Del che hanno restituito questo: un peso di bronzo (di) 160 talenti e 17 litre per le porte bronzee, che (i Locresi) hanno consegnato a Zeus Olimpio, da collocare nel tempio su ambedue le coppie di cardini.

Maggiori particolari a noi utili si desumono dal prestito in oro per decorare lo scudo votivo (Tab. 21):

È stato restituito l’oro per lo scudo che si trova nell’Olympieion, pesato dinnanzi al Consiglio dagli episkeuasteres… Peso dell’oro restituito e disteso sullo scudo: otto mine euboiche. Una mina euboika (residua) del ritaglio è stata restituita ai proboloi […]. Questo oro è stato riposto nel tesoro.

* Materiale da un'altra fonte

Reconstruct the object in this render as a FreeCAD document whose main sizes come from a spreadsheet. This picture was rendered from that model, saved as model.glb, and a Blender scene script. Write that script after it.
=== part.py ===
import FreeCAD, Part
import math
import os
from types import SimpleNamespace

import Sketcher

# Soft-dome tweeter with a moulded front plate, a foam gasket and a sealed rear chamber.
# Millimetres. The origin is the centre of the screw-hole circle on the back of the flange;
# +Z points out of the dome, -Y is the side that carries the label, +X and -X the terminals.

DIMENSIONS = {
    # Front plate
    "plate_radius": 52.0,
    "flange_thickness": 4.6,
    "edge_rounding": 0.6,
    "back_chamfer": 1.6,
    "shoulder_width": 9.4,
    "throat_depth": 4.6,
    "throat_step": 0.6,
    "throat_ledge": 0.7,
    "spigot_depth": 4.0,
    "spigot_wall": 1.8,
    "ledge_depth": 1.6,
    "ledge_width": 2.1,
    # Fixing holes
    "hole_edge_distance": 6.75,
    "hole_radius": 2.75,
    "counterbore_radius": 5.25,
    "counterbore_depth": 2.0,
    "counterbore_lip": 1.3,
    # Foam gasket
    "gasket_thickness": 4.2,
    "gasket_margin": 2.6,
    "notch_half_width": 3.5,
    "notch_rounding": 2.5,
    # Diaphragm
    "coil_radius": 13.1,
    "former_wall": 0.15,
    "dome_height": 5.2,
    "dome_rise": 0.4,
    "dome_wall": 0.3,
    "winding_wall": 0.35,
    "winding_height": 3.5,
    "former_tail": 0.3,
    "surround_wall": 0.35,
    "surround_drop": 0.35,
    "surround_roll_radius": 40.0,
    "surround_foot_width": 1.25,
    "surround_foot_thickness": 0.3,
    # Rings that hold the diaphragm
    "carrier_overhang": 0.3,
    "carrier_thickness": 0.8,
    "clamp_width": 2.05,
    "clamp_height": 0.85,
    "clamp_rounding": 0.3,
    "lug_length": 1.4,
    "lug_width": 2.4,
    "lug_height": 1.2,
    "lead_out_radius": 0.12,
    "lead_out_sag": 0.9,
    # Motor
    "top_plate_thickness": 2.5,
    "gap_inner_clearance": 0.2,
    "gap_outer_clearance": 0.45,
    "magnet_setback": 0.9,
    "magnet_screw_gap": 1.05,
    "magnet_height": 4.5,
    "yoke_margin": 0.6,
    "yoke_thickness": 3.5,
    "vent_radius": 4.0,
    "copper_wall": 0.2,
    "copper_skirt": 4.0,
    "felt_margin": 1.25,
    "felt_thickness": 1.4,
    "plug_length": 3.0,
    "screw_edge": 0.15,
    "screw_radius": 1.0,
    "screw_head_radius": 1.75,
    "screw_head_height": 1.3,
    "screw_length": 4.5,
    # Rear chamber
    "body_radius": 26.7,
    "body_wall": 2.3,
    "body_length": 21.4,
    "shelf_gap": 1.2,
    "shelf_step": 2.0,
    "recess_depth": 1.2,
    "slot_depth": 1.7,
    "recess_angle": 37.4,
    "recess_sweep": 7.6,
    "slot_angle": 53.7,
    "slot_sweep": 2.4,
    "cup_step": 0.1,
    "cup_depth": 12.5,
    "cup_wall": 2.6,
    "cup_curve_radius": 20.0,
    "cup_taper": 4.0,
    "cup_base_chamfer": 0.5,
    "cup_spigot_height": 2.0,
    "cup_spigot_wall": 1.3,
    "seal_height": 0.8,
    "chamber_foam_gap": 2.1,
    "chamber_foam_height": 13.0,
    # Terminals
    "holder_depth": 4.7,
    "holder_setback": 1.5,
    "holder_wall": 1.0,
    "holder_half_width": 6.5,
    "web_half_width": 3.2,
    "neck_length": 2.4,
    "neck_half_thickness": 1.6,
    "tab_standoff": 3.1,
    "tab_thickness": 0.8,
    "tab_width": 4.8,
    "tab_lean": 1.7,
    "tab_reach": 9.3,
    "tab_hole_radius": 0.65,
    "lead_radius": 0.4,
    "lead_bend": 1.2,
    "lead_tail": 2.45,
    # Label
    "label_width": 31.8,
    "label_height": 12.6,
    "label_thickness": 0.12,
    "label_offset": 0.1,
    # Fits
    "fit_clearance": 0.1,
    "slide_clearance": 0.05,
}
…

In definitiva, si tratta delle trascrizioni delle operazioni finanziarie che vengono eseguite nel Tempio di Zeus che, in concreto, rappresentava l’Erario di Locri. I testi erano a cura dei hieromnamones addetti al Santuario, anche se bisogna ipotizzare due strutture complementari, come si specificherà più avanti.